DATA LINES:
:::::
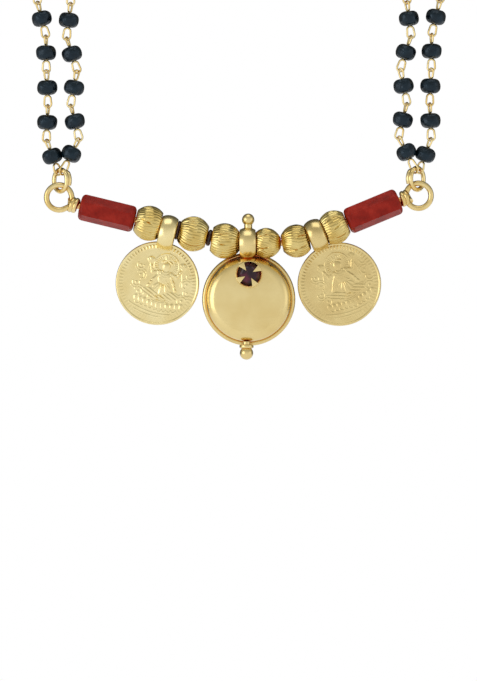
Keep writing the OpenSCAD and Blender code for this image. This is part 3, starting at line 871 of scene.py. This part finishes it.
bead_shape = glass_bead()
middle_link = link(low_eye_off, low_eye_r, 0, high_eye_off, high_eye_r)
last_link = link(low_eye_off, low_eye_r, 0, pitch / 2, wide_eye_r)
nape = []
for name, strand in strands.items():
    *places, last_place = units(strand["turn"], strand["hold"], strand["run"])
    first_link = link(strand["hold"], wide_eye_r, -ring_yaw - pi / 2, high_eye_off, high_eye_r)
    shapes = [first_link] + [middle_link] * (len(places) - 1)
    for side, mirrored in (("left", Matrix()), ("right", to_right)):
        nape.append(mirrored @ last_place)
        turned_beads = []
        turned_links = []
        for i, (shape, place) in enumerate(zip(shapes, places)):
            twist = link_twist * sin(golden * i)
            turned_beads.append((bead_shape, mirrored @ place @ Matrix.Rotation(golden * i, 4, "Z")))
            turned_links.append((shape, mirrored @ place @ Matrix.Rotation(twist, 4, "Z")))
        beads = piece("glass_beads_%s_%s" % (name, side), join(turned_beads), black_glass, crease=60)
        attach(beads, "necklace")
        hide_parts("beads_%s_%s" % (name, side), "back_%s_%s" % (name, side))
        chain = piece("wire_links_%s_%s" % (name, side), join(turned_links), link_gold, crease=60)
        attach(chain, "necklace")
        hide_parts("links_%s_%s" % (name, side))

# The last bead and link of each strand, hooked on the end rings
last_shapes = {"beads": (bead_shape, black_glass, "black_glass"),
               "links": (last_link, link_gold, "link_gold")}
for name, (shape, stuff, slot) in last_shapes.items():
    ends = piece("last_" + name, join((shape, place) for place in nape), stuff, crease=60)
    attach(ends, "necklace")
    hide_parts("nape_" + name)


# End rings and clasp
# Two soldered rings gather the strands at the nape, and a barrel clasp joins them. It is turned from
# brass and plated, with a knurled grip and a loop at each end.

end_low, end_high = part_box("end_ring_left")
end_centre = (end_low + end_high) / 2 / mm - bar_height / mm * up
clasp_r = 1.7
clasp_centre = Vector((0, 0, end_centre.z))
clasp_loop_r = 0.95
clasp_loop_d = 0.6
clasp_loop_x = -end_centre.x - ring_r
knurls = 9
knurl_pitch = 0.22
end_ring = drawn_wire(arc(end_centre, across, up, ring_r, 0, 360, 48)[:-1], ring_wire_d, closed=True)
for side, place in (("left", Matrix()), ("right", to_right)):
    ring = piece("end_ring_of_wire_" + side, join([(end_ring, place)]), link_gold)
    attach(ring, "necklace")
    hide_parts("end_ring_" + side)

half = clasp_loop_x - 0.9
barrel = [(0, half), (clasp_r * 0.7, half), (clasp_r * 0.9, half - 0.08), (clasp_r, half - 0.35)]
for i in range(knurls):
    h = half - 0.9 - i * knurl_pitch
    barrel += [(clasp_r, h + 0.07), (clasp_r - 0.06, h), (clasp_r, h - 0.07)]
barrel += [(clasp_r, 0.1), (clasp_r - 0.12, 0.05)]
barrel += [(radius, -height) for radius, height in barrel[::-1]]
parts = [(to_mesh(turned(barrel, 48)), Matrix.Translation(clasp_centre) @ along_wire)]
for side, lift in ((-1, 0), (1, lift_right)):
    centre = clasp_centre + Vector((side * clasp_loop_x, 0, lift))
    loop = drawn_wire(arc(centre, across, back, clasp_loop_r, 0, 360, 32)[:-1], clasp_loop_d, closed=True)
    parts.append((loop, Matrix()))
clasp = piece("barrel_clasp", join(parts), link_gold)
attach(clasp, "necklace")
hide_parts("clasp")


# Studio
# The photograph was taken straight on through a long lens, against plain white and in soft light:
# a large soft box on the left, weaker ones on the right and above, and a white floor.

# The photograph's frame, at 0.15 mm to a pixel
frame_w, frame_h = 477, 681
view_width = 71.55
view_centre = Vector((-0.05, 0, -194.9)) * mm
distance = 0.6
film_h = 36
# The floor's half width and its height, in metres
floor_half, floor_z = 0.45, -0.3

camera = bpy.data.objects.new("camera", bpy.data.cameras.new("camera"))
bpy.context.scene.collection.objects.link(camera)
camera.location = view_centre + Vector((0, -distance, 0))
camera.rotation_euler = (pi / 2, 0, 0)
camera.data.sensor_fit = "VERTICAL"
camera.data.sensor_height = film_h
camera.data.lens = film_h * distance / (view_width * mm * frame_h / frame_w)
bpy.context.scene.camera = camera
bpy.context.scene.view_settings.view_transform = "Standard"

bm = bmesh.new()
bmesh.ops.create_grid(bm, x_segments=1, y_segments=1, size=floor_half,
                      matrix=Matrix.Translation((0, 0, floor_z)))
floor_mesh = to_mesh(bm)
floor = bpy.data.objects.new("floor", floor_mesh)
bpy.context.scene.collection.objects.link(floor)
# Matt white card: even, with a faint cloudiness from its fibres
white_card, tree, shader = new_material("matt_white_card")
fibre = add(tree, "TexNoise", {"Vector": add(tree, "TexCoord").outputs["Object"], "Scale": 1 / (25 * mm)})
tone = add(tree, "ValToRGB", {"Fac": fibre.outputs["Fac"]}, [(0, "#f4f4f4"), (1, "#fafafa")])
connect(tree, shader, {"Base Color": tone.outputs["Color"], "Roughness": 0.9})
floor_mesh.materials.append(white_card)


def soft_box(name, place, size, glow):
    """Square soft box facing the necklace; glow is how bright its cloth is beside the white backdrop."""
    lamp = bpy.data.lights.new(name, "AREA")
    lamp.size = size
    lamp.energy = glow * pi * size * size
    box = bpy.data.objects.new(name, lamp)
    bpy.context.scene.collection.objects.link(box)
    box.location = place
    box.rotation_euler = (view_centre - Vector(place)).to_track_quat("-Z", "Y").to_euler()
    box.visible_camera = False


soft_box("key_left", (-0.6, -0.4, -0.13), 0.5, 1.35)
soft_box("fill_right", (0.7, -0.3, -0.1), 0.4, 0.35)
soft_box("top", (0, -0.1, 0.45), 0.5, 1.1)

# The camera sees a white backdrop. What the metal mirrors is the room: white behind the camera, dark
# behind the necklace, and a little darker toward the ceiling
world = bpy.data.worlds.new("white_studio")
bpy.context.scene.world = world
world.use_nodes = True
tree = world.node_tree
rays = add(tree, "LightPath")
toward = add(tree, "SeparateXYZ", {"Vector": add(tree, "TexCoord").outputs["Generated"]})
farther = add(tree, "MapRange", {"Value": toward.outputs["Y"], "From Min": -1})
walls = add(tree, "ValToRGB", {"Fac": farther.outputs["Result"]},
            [(0, "#f0f0f0"), (0.4, "#ececec"), (0.75, "#80807a"), (1, "#484842")])
higher = add(tree, "MapRange", {"Value": toward.outputs["Z"], "From Min": -1})
ceiling = add(tree, "ValToRGB", {"Fac": higher.outputs["Result"]}, [(0.5, "#ffffff"), (0.9, "#c2c2ba")])
room = add(tree, "Mix", {"Factor": 1, "A": walls.outputs["Color"], "B": ceiling.outputs["Color"]},
           data_type="RGBA", blend_type="MULTIPLY")
shade = add(tree, "Mix", {"Factor": rays.outputs["Is Glossy Ray"], "A": linear("#e8e8e8"),
                          "B": room.outputs["Result"]}, data_type="RGBA")
seen = add(tree, "Mix", {"Factor": rays.outputs["Is Camera Ray"], "A": shade.outputs["Result"],
                         "B": linear("#ffffff")}, data_type="RGBA")
connect(tree, tree.nodes["Background"], {"Color": seen.outputs["Result"]})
:::::
WHAT THE TASK ASKS: Return each line of the data exactly as written above.

EXPECTED ANSWER:
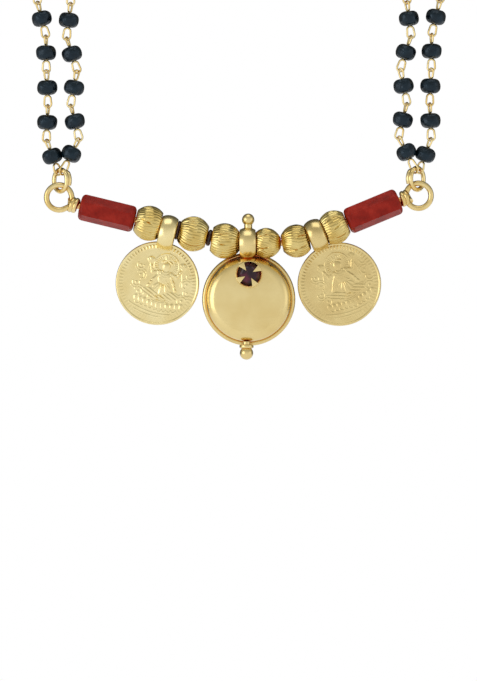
Keep writing the OpenSCAD and Blender code for this image. This is part 3, starting at line 871 of scene.py. This part finishes it.
bead_shape = glass_bead()
middle_link = link(low_eye_off, low_eye_r, 0, high_eye_off, high_eye_r)
last_link = link(low_eye_off, low_eye_r, 0, pitch / 2, wide_eye_r)
nape = []
for name, strand in strands.items():
    *places, last_place = units(strand["turn"], strand["hold"], strand["run"])
    first_link = link(strand["hold"], wide_eye_r, -ring_yaw - pi / 2, high_eye_off, high_eye_r)
    shapes = [first_link] + [middle_link] * (len(places) - 1)
    for side, mirrored in (("left", Matrix()), ("right", to_right)):
        nape.append(mirrored @ last_place)
        turned_beads = []
        turned_links = []
        for i, (shape, place) in enumerate(zip(shapes, places)):
            twist = link_twist * sin(golden * i)
            turned_beads.append((bead_shape, mirrored @ place @ Matrix.Rotation(golden * i, 4, "Z")))
            turned_links.append((shape, mirrored @ place @ Matrix.Rotation(twist, 4, "Z")))
        beads = piece("glass_beads_%s_%s" % (name, side), join(turned_beads), black_glass, crease=60)
        attach(beads, "necklace")
        hide_parts("beads_%s_%s" % (name, side), "back_%s_%s" % (name, side))
        chain = piece("wire_links_%s_%s" % (name, side), join(turned_links), link_gold, crease=60)
        attach(chain, "necklace")
        hide_parts("links_%s_%s" % (name, side))

# The last bead and link of each strand, hooked on the end rings
last_shapes = {"beads": (bead_shape, black_glass, "black_glass"),
               "links": (last_link, link_gold, "link_gold")}
for name, (shape, stuff, slot) in last_shapes.items():
    ends = piece("last_" + name, join((shape, place) for place in nape), stuff, crease=60)
    attach(ends, "necklace")
    hide_parts("nape_" + name)


# End rings and clasp
# Two soldered rings gather the strands at the nape, and a barrel clasp joins them. It is turned from
# brass and plated, with a knurled grip and a loop at each end.

end_low, end_high = part_box("end_ring_left")
end_centre = (end_low + end_high) / 2 / mm - bar_height / mm * up
clasp_r = 1.7
clasp_centre = Vector((0, 0, end_centre.z))
clasp_loop_r = 0.95
clasp_loop_d = 0.6
clasp_loop_x = -end_centre.x - ring_r
knurls = 9
knurl_pitch = 0.22
end_ring = drawn_wire(arc(end_centre, across, up, ring_r, 0, 360, 48)[:-1], ring_wire_d, closed=True)
for side, place in (("left", Matrix()), ("right", to_right)):
    ring = piece("end_ring_of_wire_" + side, join([(end_ring, place)]), link_gold)
    attach(ring, "necklace")
    hide_parts("end_ring_" + side)

half = clasp_loop_x - 0.9
barrel = [(0, half), (clasp_r * 0.7, half), (clasp_r * 0.9, half - 0.08), (clasp_r, half - 0.35)]
for i in range(knurls):
    h = half - 0.9 - i * knurl_pitch
    barrel += [(clasp_r, h + 0.07), (clasp_r - 0.06, h), (clasp_r, h - 0.07)]
barrel += [(clasp_r, 0.1), (clasp_r - 0.12, 0.05)]
barrel += [(radius, -height) for radius, height in barrel[::-1]]
parts = [(to_mesh(turned(barrel, 48)), Matrix.Translation(clasp_centre) @ along_wire)]
for side, lift in ((-1, 0), (1, lift_right)):
    centre = clasp_centre + Vector((side * clasp_loop_x, 0, lift))
    loop = drawn_wire(arc(centre, across, back, clasp_loop_r, 0, 360, 32)[:-1], clasp_loop_d, closed=True)
    parts.append((loop, Matrix()))
clasp = piece("barrel_clasp", join(parts), link_gold)
attach(clasp, "necklace")
hide_parts("clasp")


# Studio
# The photograph was taken straight on through a long lens, against plain white and in soft light:
# a large soft box on the left, weaker ones on the right and above, and a white floor.

# The photograph's frame, at 0.15 mm to a pixel
frame_w, frame_h = 477, 681
view_width = 71.55
view_centre = Vector((-0.05, 0, -194.9)) * mm
distance = 0.6
film_h = 36
# The floor's half width and its height, in metres
floor_half, floor_z = 0.45, -0.3

camera = bpy.data.objects.new("camera", bpy.data.cameras.new("camera"))
bpy.context.scene.collection.objects.link(camera)
camera.location = view_centre + Vector((0, -distance, 0))
camera.rotation_euler = (pi / 2, 0, 0)
camera.data.sensor_fit = "VERTICAL"
camera.data.sensor_height = film_h
camera.data.lens = film_h * distance / (view_width * mm * frame_h / frame_w)
bpy.context.scene.camera = camera
bpy.context.scene.view_settings.view_transform = "Standard"

bm = bmesh.new()
bmesh.ops.create_grid(bm, x_segments=1, y_segments=1, size=floor_half,
                      matrix=Matrix.Translation((0, 0, floor_z)))
floor_mesh = to_mesh(bm)
floor = bpy.data.objects.new("floor", floor_mesh)
bpy.context.scene.collection.objects.link(floor)
# Matt white card: even, with a faint cloudiness from its fibres
white_card, tree, shader = new_material("matt_white_card")
fibre = add(tree, "TexNoise", {"Vector": add(tree, "TexCoord").outputs["Object"], "Scale": 1 / (25 * mm)})
tone = add(tree, "ValToRGB", {"Fac": fibre.outputs["Fac"]}, [(0, "#f4f4f4"), (1, "#fafafa")])
connect(tree, shader, {"Base Color": tone.outputs["Color"], "Roughness": 0.9})
floor_mesh.materials.append(white_card)


def soft_box(name, place, size, glow):
    """Square soft box facing the necklace; glow is how bright its cloth is beside the white backdrop."""
    lamp = bpy.data.lights.new(name, "AREA")
    lamp.size = size
    lamp.energy = glow * pi * size * size
    box = bpy.data.objects.new(name, lamp)
    bpy.context.scene.collection.objects.link(box)
    box.location = place
    box.rotation_euler = (view_centre - Vector(place)).to_track_quat("-Z", "Y").to_euler()
    box.visible_camera = False


soft_box("key_left", (-0.6, -0.4, -0.13), 0.5, 1.35)
soft_box("fill_right", (0.7, -0.3, -0.1), 0.4, 0.35)
soft_box("top", (0, -0.1, 0.45), 0.5, 1.1)

# The camera sees a white backdrop. What the metal mirrors is the room: white behind the camera, dark
# behind the necklace, and a little darker toward the ceiling
world = bpy.data.worlds.new("white_studio")
bpy.context.scene.world = world
world.use_nodes = True
tree = world.node_tree
rays = add(tree, "LightPath")
toward = add(tree, "SeparateXYZ", {"Vector": add(tree, "TexCoord").outputs["Generated"]})
farther = add(tree, "MapRange", {"Value": toward.outputs["Y"], "From Min": -1})
walls = add(tree, "ValToRGB", {"Fac": farther.outputs["Result"]},
            [(0, "#f0f0f0"), (0.4, "#ececec"), (0.75, "#80807a"), (1, "#484842")])
higher = add(tree, "MapRange", {"Value": toward.outputs["Z"], "From Min": -1})
ceiling = add(tree, "ValToRGB", {"Fac": higher.outputs["Result"]}, [(0.5, "#ffffff"), (0.9, "#c2c2ba")])
room = add(tree, "Mix", {"Factor": 1, "A": walls.outputs["Color"], "B": ceiling.outputs["Color"]},
           data_type="RGBA", blend_type="MULTIPLY")
shade = add(tree, "Mix", {"Factor": rays.outputs["Is Glossy Ray"], "A": linear("#e8e8e8"),
                          "B": room.outputs["Result"]}, data_type="RGBA")
seen = add(tree, "Mix", {"Factor": rays.outputs["Is Camera Ray"], "A": shade.outputs["Result"],
                         "B": linear("#ffffff")}, data_type="RGBA")
connect(tree, tree.nodes["Background"], {"Color": seen.outputs["Result"]})